Выбрать главу

Как башкирские лесоводы, особенно в Туймазах, разработали и применили очень умелую технологию создания новых лесов на неудобьях и по оврагам? Как создали механизированные отряды, большие питомники?

Юлашев с ответом не спешил, предоставляя говорить Морозову. И тот ответил.

— Эта технология разработана в Башкирии давно. И не только в нашем объединении. Здесь у нас, к месту будет сказано, находится один из опытных полигонов Башкирской лесной опытной станции. Вместе с нами постоянно работает заслуженный лесовод Башкирской АССР Юрий Федорович Косоуров, человек опытный, вдумчивый и знающий. Все научные разработки он проверяет и много лет испытывает на здешних крутосклонах и овражных системах. Мы вместе разрабатываем и подбираем методику и приемы борьбы с каждым оврагом в отдельности: они все очень разные и единого подхода к ним быть не может. Испытываем и лесные культуры на выположенных оврагах с различными грунтами, на разных высотах по склонам. И в лесополосах тоже.

— Вы не жалуете дубы, как это видно…

— Да, мы отказались от дуба, не подходит. Зато смело сажаем березу, сосну, лиственницу, иву. Вводим шиповник, облепиху, смородину, калину, рябину. Тут большое поле деятельности.

— Для агрономов тоже?

— Не хочется говорить об этом, но колхозные агрономы нас вниманием не балуют. Им некогда, всегда некогда. У них бездна сегодняшних забот. Планы, обязательства, кампании, отчеты… То сев, то прополка, то удобрение, борьба с сорняками, собрания и речи, конечно. Словом, день сегодняшний и урожай тоже сегодняшний. Не очень заглядывают вперед, не видят перспективы. Грустно, конечно. Что там будущее? Засуха? Так то стихия, с них не спросится. А помочь нам бороться с этой самой стихией у них времени нет. И о пастбищах не очень думают. Раз воды нет, то и разговора о поливе тоже нет. Куда прикажете гонять скотину? Только на овраги и на склоны. Две недели — и ни одной травинки на них. Вот тогда на паровые поля. И надежда на высокий урожай пшеницы или ржи по парам исчезает. Толока — это уже не пар. Только для отчетов…

— Голые склоны и овраги передают?

— Да, они уже не нужны колхозам. Эти голые склоны нам с Косоуровым сколько лет глаза режут, от одного их вида на сердце тоска. Потерянные земли. Что делать с ними? Вот мы и сошлись на самом простом инженерном решении: нарезать тракторами полочки-террасы, по краям их насыпать водозадерживающие валики, а потом уже высаживать деревья.
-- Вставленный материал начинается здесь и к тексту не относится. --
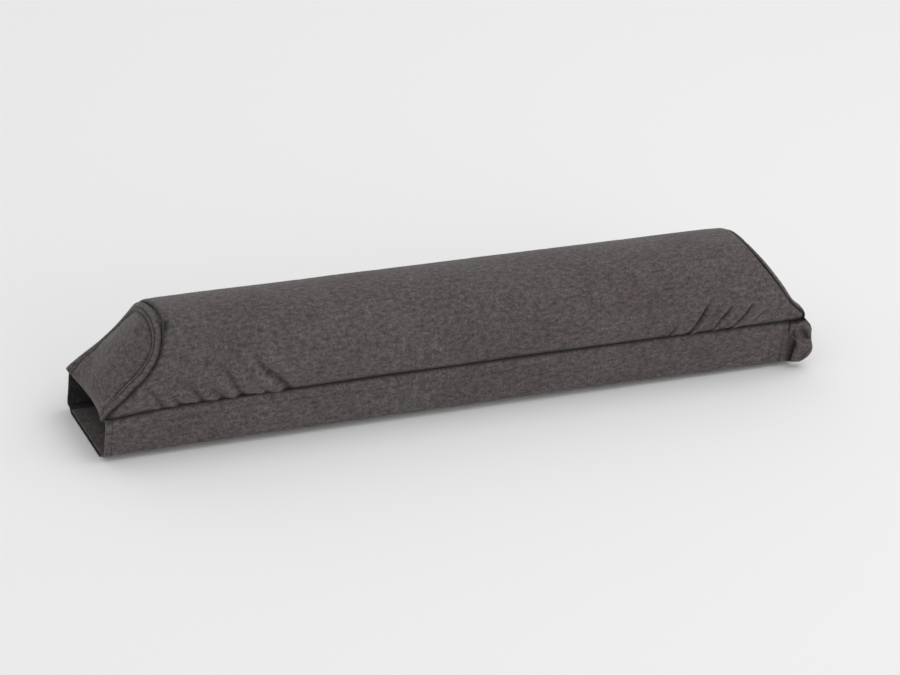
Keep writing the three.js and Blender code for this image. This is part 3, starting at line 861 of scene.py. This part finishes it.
def closed_sheet(outer, inner):
    """The points and quads of a sheet with two faces and four closed edges."""
    rows, columns = outer.shape[:2]
    index = numbered(0, rows, columns)
    front, back = quads_over(index), quads_over(index + index.size)[:, ::-1]
    rim = np.concatenate([index[:, 0], index[-1, 1:], index[-2::-1, -1], index[0, -2:0:-1]])
    after = np.roll(rim, -1)
    sides = np.stack([rim, after, after + index.size, rim + index.size], 1)
    points = np.concatenate([outer.reshape(-1, 3), inner.reshape(-1, 3)])
    quads = np.concatenate([front, sides, back])
    a, b, c, d = (points[quads[:, i]] for i in range(4))
    volume = np.einsum("ij,ij->", a, np.cross(b, c)) + np.einsum("ij,ij->", a, np.cross(c, d))
    return points, quads if volume > 0 else quads[:, ::-1], len(back)


def cloth_mesh(name, outer, inner, flat, wear, materials):
    """A sheet's mesh, with its cloth coordinates in metres and its wear and painted shading. The last
    material is inside.
    """
    points, quads, behind = closed_sheet(outer, inner)
    mesh = bpy.data.meshes.new(name)
    mesh.from_pydata((points * MM).tolist(), [], quads.tolist())
    corners = np.empty(len(mesh.loops), int)
    mesh.loops.foreach_get("vertex_index", corners)
    both = np.tile(flat.reshape(-1, 2), (2, 1)) * MM
    mesh.uv_layers.new(name="cloth").data.foreach_set("uv", both[corners].ravel())
    # This attribute carries wear together with painted highlights and painted shade.
    worn_and_painted_shading = mesh.attributes.new("wear", "FLOAT", "POINT")
    worn_and_painted_shading.data.foreach_set("value", np.tile(wear.ravel(), 2))
    for material in materials:
        mesh.materials.append(material)
    which = np.zeros(len(quads), int)
    which[-behind:] = len(materials) - 1
    mesh.polygons.foreach_set("material_index", which)
    smooth_shade(mesh, 70)
    mesh.update()
    return mesh


def smooth_shade(mesh, sharp_angle):
    """Shades a mesh smooth, apart from edges sharper than an angle in degrees."""
    mesh.polygons.foreach_set("use_smooth", np.ones(len(mesh.polygons), bool))
    mesh.set_sharp_from_angle(angle=math.radians(sharp_angle))


def weld(mesh):
    """Joins a mesh's doubles, turns its faces outwards and smooths it."""
    made = bmesh.new()
    made.from_mesh(mesh)
    bmesh.ops.remove_doubles(made, verts=made.verts, dist=0.00005)
    bmesh.ops.dissolve_degenerate(made, edges=made.edges, dist=0.00001)
    bmesh.ops.recalc_face_normals(made, faces=made.faces)
    made.to_mesh(mesh)
    made.free()
    smooth_shade(mesh, 50)


def sheet_area(grid):
    """The area of a grid's face in square metres."""
    across, down = np.diff(grid, axis=0)[:, :-1], np.diff(grid, axis=1)[:-1]
    return float(np.linalg.norm(np.cross(across, down), axis=-1).sum()) * MM * MM


def show(name, mesh, node):
    """Adds a finished piece that stands for one of the model's nodes."""
    piece = new_object(name, mesh)
    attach(piece, "root")
    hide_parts(node)
    return piece


def show_panel(name, outer, normals, flat, wear):
    """Adds a panel of the padded cover, which stands for the node of its name."""
    mesh = cloth_mesh(name, outer, outer - normals * SHEET, flat, wear, cloth_pair())
    piece = show(name, mesh, f"{name}_panel")


def show_flap(name, node, grids, materials):
    """Adds a flap, and works out the size and area of the sheet of cloth that it was cut from."""
    outer, inner, flat, wear, _ = grids
    piece = show(name, cloth_mesh(name, outer, inner, flat, wear, materials), node)
    size = tuple(float(np.ptp(flat[..., axis])) * MM for axis in (1, 0))
    area = min(sheet_area(outer), size[0] * size[1])


class Nodes:
    """Adds nodes to a tree and joins them as they are made."""

    def __init__(self, tree):
        self.tree = tree

    def add(self, kind, inputs=(), **options):
        node = self.tree.nodes.new(kind)
        for name, value in options.items():
            setattr(node, name, value)
        for name, value in dict(inputs).items():
            self.give(node.inputs[name], value)
        return node

    def give(self, socket, value):
        if isinstance(value, bpy.types.NodeSocket):
            self.tree.links.new(value, socket)
        elif isinstance(value, bpy.types.Node):
            self.tree.links.new(value.outputs[0], socket)
        else:
            socket.default_value = value

    def math(self, operation, a, b=0.0, clamp=False):
        return self.add("ShaderNodeMath", {0: a, 1: b}, operation=operation, use_clamp=clamp)

    def plus(self, a, b, clamp=False):
        return self.math("ADD", a, b, clamp)

    def times(self, a, b):
        return self.math("MULTIPLY", a, b)

    def weighed(self, *parts):
        """The sum of values, each given with its weight."""
        return functools.reduce(self.plus, [self.times(value, weight) for value, weight in parts])

    def blend(self, share, a, b, kind="MIX"):
        inputs = {0: share, 6: a, 7: b}
        return self.add("ShaderNodeMix", inputs, data_type="RGBA", blend_type=kind).outputs[2]

    def object_place(self):
        return self.add("ShaderNodeTexCoord").outputs["Object"]

    def noise(self, place, scale, detail, roughness=0.5):
        """Noise at one scale, or stretched by a scale along each axis."""
        if isinstance(scale, tuple):
            place = self.add("ShaderNodeMapping", {"Vector": place, "Scale": scale})
            scale = 1.0
        inputs = {"Vector": place, "Scale": scale, "Detail": detail, "Roughness": roughness}
        return self.add("ShaderNodeTexNoise", inputs)

    def bump(self, height, distance, strength, **below):
        inputs = {"Height": height, "Distance": distance, "Strength": strength}
        return self.add("ShaderNodeBump", {**inputs, **below})

    def shades(self, factor, colour, dark, light, low=0.0, high=1.0):
        """A colour in a dark shade where a factor is low and in a light one where it is high."""
        ramp = self.add("ShaderNodeValToRGB", {0: factor})
        for element, place, shade in zip(ramp.color_ramp.elements, (low, high), (dark, light)):
            element.position = place
            element.color = (*(shade * part for part in colour), 1)
        return ramp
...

Для нарезки потребовались топографы-геодезисты, точная нивелировка, — короче говоря, общая съемка местности. С помощью нивелира прежде всего ставили колышки на крутизнах, по горизонталям. Был у нас толковый геодезист, Муратшин его фамилия, уже давно на пенсии, ну и загорелся общим делом, пошел к нам работать, уж больно хотелось ему увидеть лес на голяках, вложить свою долю труда в такое красивое дело. Потом… Кто у нас после Муратшина был? — И посмотрел на Юлашева.

— Айрат Исламов.

— Вот-вот. Тоже первопроходец. Ну, так вот, колышки по склонам. После того как трассы намечены, на высоту забирались Володя Сорожкин или Ямиль Хисматтулин, самые опытные механизаторы, у них большие тракторы с террасерами — это такая навеска впереди, вроде бульдозера. И вот они осторожно, иной раз прямо ощупью, проходили от вешки до вешки, создавали полочки на склонах. И раз, и другой, и третий по тому же следу. Страшновато, скажу вам. И опасно на крутизне. Опоясывали склон за склоном через каждые четыре-пять метров. Ступени строили с уклоном в гору, чтобы вода не скатывалась. Ну, а потом сажали. Где вручную, где лесопосадочную машину пускали. Больше всего лиственницу, сосну. Они для Урала и Предуралья самые подходящие, испокон веков здесь жили и живут. Приживаемость была хорошая, особенно если перепадали дождики. Вся вода тут, на полочках, не скатывается. Наша любимая лиственница лучше всех пошла. Вот тогда и сложился мехотряд, руководил им мастер Агзам Фазлыев, голова у него смекалистая, рука крепкая, на особо опасных участках сам на бульдозере, филигранно работали ребята.

Мы оглядели один из ближних склонов. Крутизна завидная. И высоко!

— Вы бы посмотрели, как они там с громадной машиной лазали. Во-он куда забирались. — И показал на лес, круто падающий в бывший овраг. — На этом месте такая пропасть была — заглянуть страшно, не то чтобы работать. Кембрийские породы понизу просматривались. Овражная система Саган, что в переводе с башкирского — седло. Это страшилище до сих пор у меня перед глазами. Самая глубокая рана земли. Так вот, и его выположили, десятка два отвершков сровняли, ну и следом посадка. Теперь лес вырос, вроде уже самостоятельный, на века. Или вот другой овраг, что правее, тут был провал на провале, его называли Какырбаш. Каждую весну он выносил в долину и в реку, конечно, горы песка и камня, едва не перепрудил начисто. А теперь совсем смирно смотрится под лесом. Мы сейчас будем как раз по его днищу спускаться, там можно проехать.